We live in a big country. Seriously, it's a huge place. I keep forgetting how big it is until I have to drive across half of it, which is just what The Redhead and I did last weekend. We made great time and we lucked out and had good weather, but it was still a long and grueling trip. I think you learn something about yourself and about your nation when you drive for several days. You find out just how little sleep you can survive on and how annoying 55 mph speed limits are. You also find out how many adult superstores there are on I-40 and how many Christian groups have put up billboards decrying said business. Since we took I-40 to avoid the snow, we went through parts of the country that I have never seen before. It was kind of a Bible Belt tour through much of Arkansas and Oklahoma—I never knew there were so many churches—and it was definitely a great example of the so-called "Red State" phenomenon. Then we got to Amarillo, Texas and were welcomed by a series of nude dancing clubs and the smell of cow manure on the outskirts of town. (Actually, you could smell the cows in every part of the town, but it was particularly pungent as we arrived.)

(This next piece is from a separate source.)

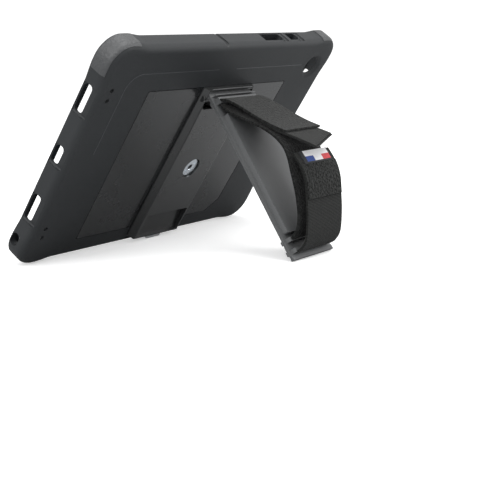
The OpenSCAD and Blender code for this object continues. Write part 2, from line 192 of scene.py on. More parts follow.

I made several important decisions during our trip. For example, I decided that I don't want to live in New Mexico. It's a pretty place, but there aren't enough people in there to make me feel at home. I expected Albuquerque to be a lot bigger, but it was only about the size of my home town, which is relatively small when compared to the surrounding cities. And Albuquerque does not have any surrounding cities. It doesn't really have much of anything surrounding it, just nothing. And trailer homes, I guess. I also decided that I will be very glad when we settle down somewhere and go more than 4 months
without schlepping our stuff across the country. Fortunately for us, we will only move across the country once more, although it probably will be in 4 months. But that should be the last time for a long time, so I'll be happy. Another thing you realize as you move—you have a lot more stuff then you ever imagined.

Saturday, January 01, 2005

See you on the other side

The car is packed, the cooler full, and we’re ready to go. See you next year.